Leaves Touch The Fabric And Get Pecked
Lift the canopy. Add a center ridge hoop or a light crossbar. Prune berry runners that push against the cover. Keep a palm-width of air all around the foliage.
Decoys Stopped Working
Retire every prop for a week, then reintroduce in a new spot. Pair movement with flash or a sprinkler blast. Shuffle the deck on a schedule so no cue goes stale.
Pollinators Seem Absent
Open mesh panels during warm, still mornings; close them in the afternoon. If fruit still sets poorly, try hand-pollinating and keeping the cover closed the rest of the day to block pecking.

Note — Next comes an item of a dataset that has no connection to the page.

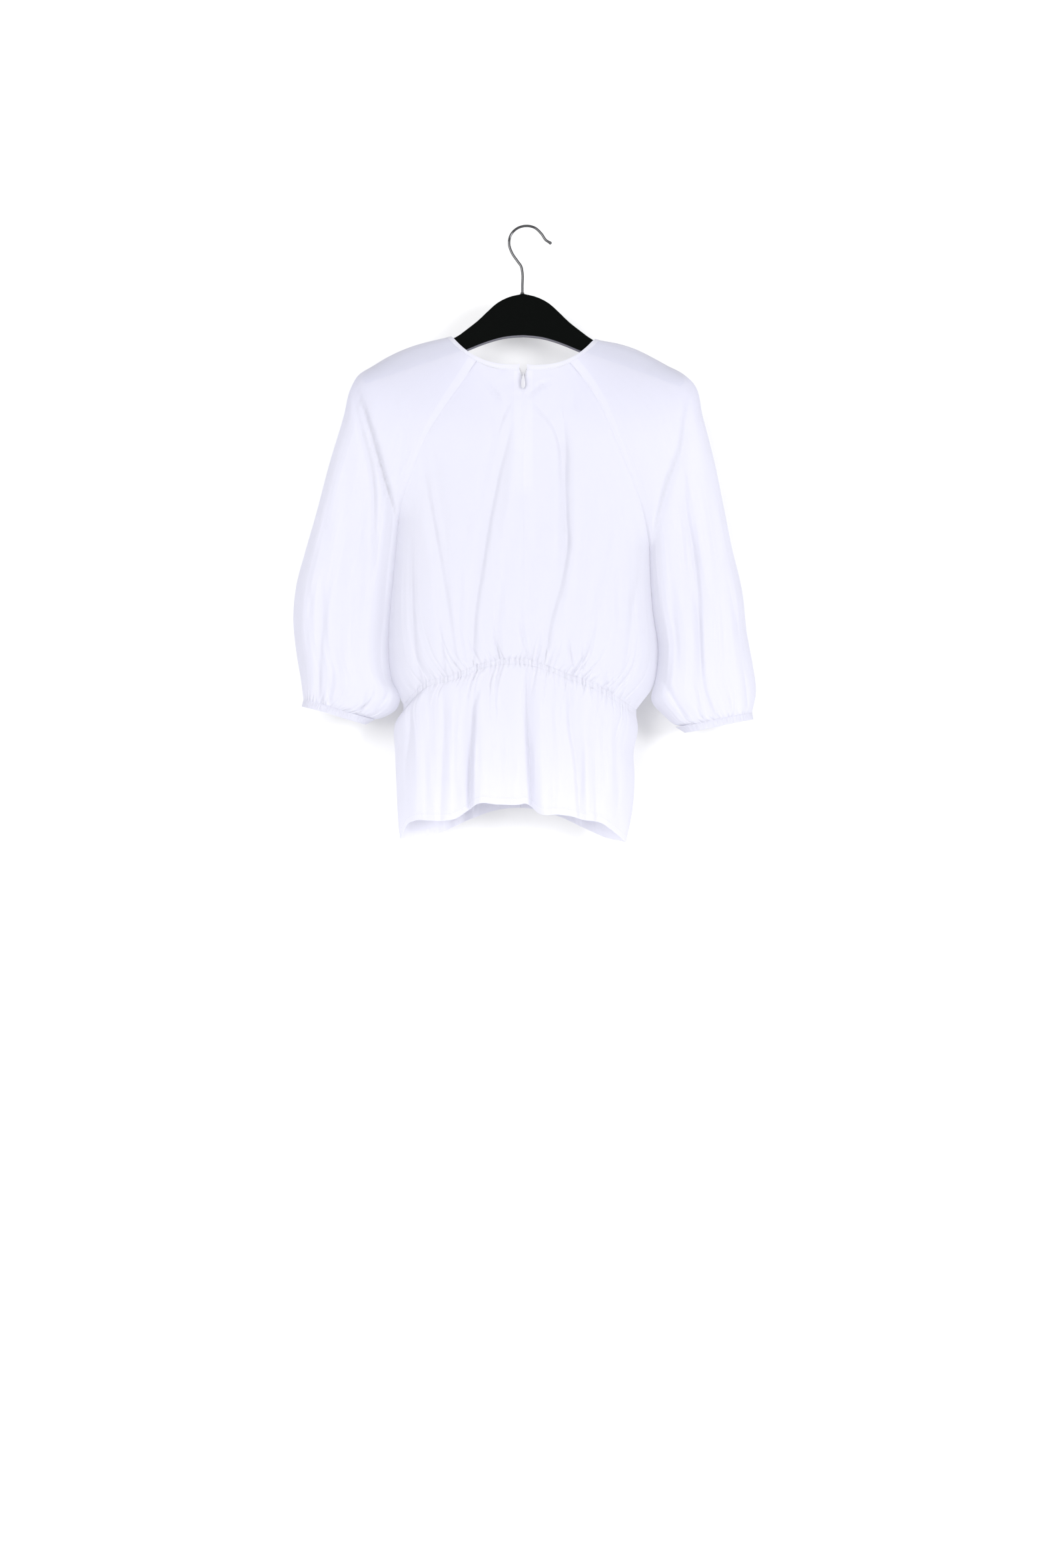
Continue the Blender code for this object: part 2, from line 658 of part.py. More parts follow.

Smart Sourcing And Safety Notes
Look for mesh that states bird-safe sizing and visibility. Some suppliers specify small openings—around 19 mm for tiny songbirds—designed to keep wildlife from pushing heads through while still letting bees reach flowers on open crops. Sturdy fabric and neat frames reduce snag risks and last longer in sun and wind. RHS guidance on fine mesh and netting also spells out when to switch sizes through the season for best protection.
If you ever reach a point where non-lethal options feel stretched, check local rules first. U.S. programs stress non-lethal steps before any stronger measure, and permits—when granted—set strict limits by species and method. Read agency pages before you act.
A Clean, Humane System You Can Repeat
Put barriers up first, then add a light rotation of flash and motion, and keep beds tidy. That simple stack gives you crisp lettuce, intact peas, and full bowls of berries while treating wildlife with care. Once your frames and covers are built, the routine takes minutes each week and protects yields across the whole season.